My emphasis on the human seems to be a continuing theme in my columns over the years, at least according to an unreliable little Python script I wrote this weekend to count the frequency of terms in the approximately 210,000 words of my combined columns. Unsurprisingly, the word that shows up the most is “knowledge”: 493 times. Then “people”: 333 times. “Information”: 294. “Web”: 288. “World”: 255. “Idea”: 244. “Think”: 236. “New”: 224. “Data”: 190. “Business”: 142. “Internet”: 138. “Human”: 104.

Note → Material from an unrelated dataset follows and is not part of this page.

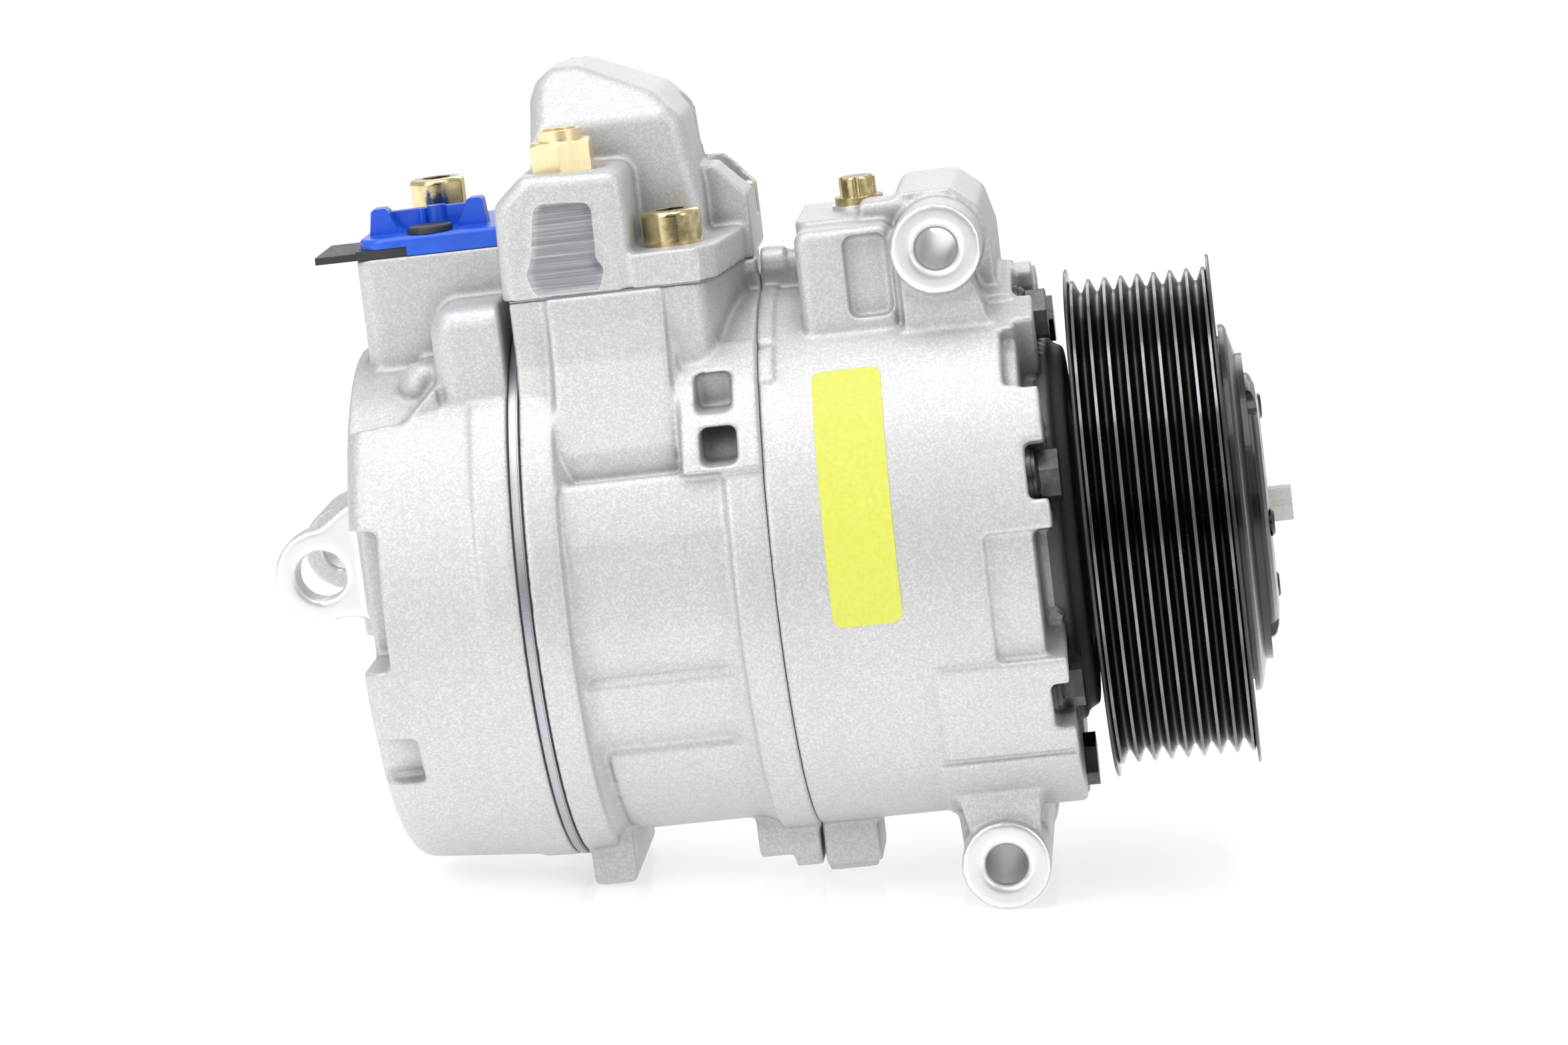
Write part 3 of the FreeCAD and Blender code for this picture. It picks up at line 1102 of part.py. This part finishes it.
ring_groove = rod_z(70, 72, 9, PORT_X, PORT_Y).cut(rod_z(69, 73, 6.4, PORT_X, PORT_Y))
part_feature("transit_cap", cap.cut(ring_groove))
port_ring = bound_item("Part::Torus", "transit_seal", Radius1="port_rad - 0.9", Radius2="0.65")
port_ring.Placement = Placement(Vector(PORT_X, PORT_Y, 71), Rotation())
keep(port_ring, "transit_seal")
strap = joined(block(-165.6, -154.55, -17, 8, TOWER_TOP + RUN, STRAP_TOP),
               block(-174.6, -165, -16.5, 7.5, TOWER_TOP + RUN, STRAP_TOP - 0.4))
part_feature("transit_strap", strap.cut(rod_z(70, 90, dim("port_rad"), PORT_X, PORT_Y)))
disc = rod_z(CAP_TOP + RUN, CAP_TOP + 1.5, 4.9, DISC_X, DISC_Y)
disc = rounded(disc, 0.6, lambda e: e.BoundBox.ZMin > CAP_TOP + 1)
part_feature("transit_plug", joined(disc, rod_z(79.05, CAP_TOP + 1, 1.97, DISC_X, DISC_Y)))
cap_bolt = cap_screw(CAP_SCREW_X, CAP_SCREW_Y, SCREW_SEAT + RUN, 58.0, dim("cap_screw_head"))
part_feature("transit_screw", cap_bolt)

# ================================================================ checks and files

doc.recompute()
for item in doc.Objects:
    if any(state in ("Invalid", "Error") for state in item.State):
        raise RuntimeError("%s did not recompute: %s" % (item.Name, item.State))
for item in parts:
    if item.Shape.isNull() or not item.Shape.isValid():
        raise RuntimeError("%s has no valid shape" % item.Label)
os.makedirs("parts", exist_ok=True)
for item in parts:
    item.Shape.exportStep("parts/%s.step" % item.Label)
    print(item.Label, len(item.Shape.Solids), round(item.Shape.Volume, 1))
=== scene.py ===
import json
import math

import bmesh
import bpy
from mathutils import Matrix, Vector


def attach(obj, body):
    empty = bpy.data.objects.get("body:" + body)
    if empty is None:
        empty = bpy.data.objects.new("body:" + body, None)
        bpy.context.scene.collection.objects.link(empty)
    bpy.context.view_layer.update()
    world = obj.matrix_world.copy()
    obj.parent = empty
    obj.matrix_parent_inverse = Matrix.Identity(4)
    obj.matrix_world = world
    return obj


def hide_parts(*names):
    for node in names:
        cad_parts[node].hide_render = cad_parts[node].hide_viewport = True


# Looks of an automotive refrigerant compressor, built round its CAD frame.
# The frame's +X runs along the shaft to the pulley, +Z is up and -Y faces the viewer.
# Blender's lengths are metres; a value named below in millimetres is multiplied by MM where it is used.

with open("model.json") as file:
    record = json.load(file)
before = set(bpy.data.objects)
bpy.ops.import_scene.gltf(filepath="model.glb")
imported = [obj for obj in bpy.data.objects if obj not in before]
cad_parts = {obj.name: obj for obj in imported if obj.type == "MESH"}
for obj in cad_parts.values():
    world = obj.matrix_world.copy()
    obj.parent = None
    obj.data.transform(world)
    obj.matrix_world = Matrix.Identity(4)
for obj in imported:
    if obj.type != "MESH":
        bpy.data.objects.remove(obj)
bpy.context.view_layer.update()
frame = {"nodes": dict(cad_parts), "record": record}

MM = 0.001

# Castings, in millimetres
BARREL_RAD = 59.0
LUG_FACE_Y = -35.0
LOWER_LUG = (-40.7, -66.0)           # x and z of its bore
LOWER_LUG_RAD = 9.6                  # of its outside, which stands on the floor
LUGS = (                             # x and z of each bore, radius of its milled face, radius of its bore
    (-40.7, 67.4, 10.2, 5.2),
    (*LOWER_LUG, 10.2, 5.2),
    (-179.2, 12.2, 16.0, 5.8),
)
PAD_FACE_Y = -36.15                  # the milled pad on the cover lies in front of this, above PAD_LOW_Z
PAD_LOW_Z = 66.9
NOSE_RAD = 42.6                      # the nose inside the pulley, in front of NOSE_START_X, painted dark as shade
NOSE_START_X = -24.0
CAST_VOXEL = 0.62                    # the castings' corners are eased on a mesh this fine
CAST_ROUNDS = 5                      # rounds of smoothing

# Pulley, in millimetres
HIGHLIGHT_CREST_RADS = (52.8, 53.4)            # painted highlights on the crests of the ridges lie between these
HIGHLIGHT_LIP_RAD = 55.2                       # the flanges carry a faint painted highlight outside this

# Label, in millimetres
LABEL_WIDTH, LABEL_HEIGHT = 14.6, 57.0
LABEL_CORNER, LABEL_THICK = 2.4, 0.16
LABEL_X = -62.2
LABEL_ANGLE = math.radians(21.5)     # up round the barrel from the side that faces the viewer
LABEL_ROWS = 48

# Studio, in metres
FLOOR_TILT = math.radians(6.93)      # the object stands nose-up on its lower lug and its foot
FLOOR_NEAR, FLOOR_FAR = -1.8, 1.3
FLOOR_SIDE = 1.8
FLOOR_GAP = 0.0002
AIM = Vector((-0.09, 0.0, 0.01))


# ---------------------------------------------------------------- node materials

def is_socket(value):
    return isinstance(value, bpy.types.NodeSocket)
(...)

While this sort of seat-of-the-pants analysis probably says something about my interests over time, it only says something about KM as a field if my interests have been reflective of the field and industry’s viewpoints. I’m not sure how true that is. For one thing, it’s the role of a columnist to try to say things from a different point of view. But I suspect that I’m less compelled by the business reasons for building KM systems than many of those in the field, and certainly less involved in the actual tech than practitioners are. I am glad that there are many great people making the business case for KM and figuring out how to build and deploy awesomely useful systems. But personally I tend to be more committed to the way that knowledge can change us as people and as groups. Maybe that helps explain why the stats show that I’ve talked about information 50% more than about data: data is numbers shorn of context, but information in at least some of its uses is a component of human understanding.

My main interest has always been in how ideas are expressed in our technology. But that is happily compatible with an interest in KM, for where do ideas and tech intermingle most profoundly other than knowledge management—the field dedicated to creating tech for generating, distributing, and making knowledge and ideas understandable and usable.

That’s what’s kept me fascinated by KM for so long. And having passed the 20-year mark writing for KMWorld, an expression of my gratitude and patience to you all is long overdue. Thank you.

But please don’t read that as a farewell. The Lord and this journal’s management permitting, I hope to keep writing in these pages about knowledge as an idea, as a resource, and as something essential that we humans do together.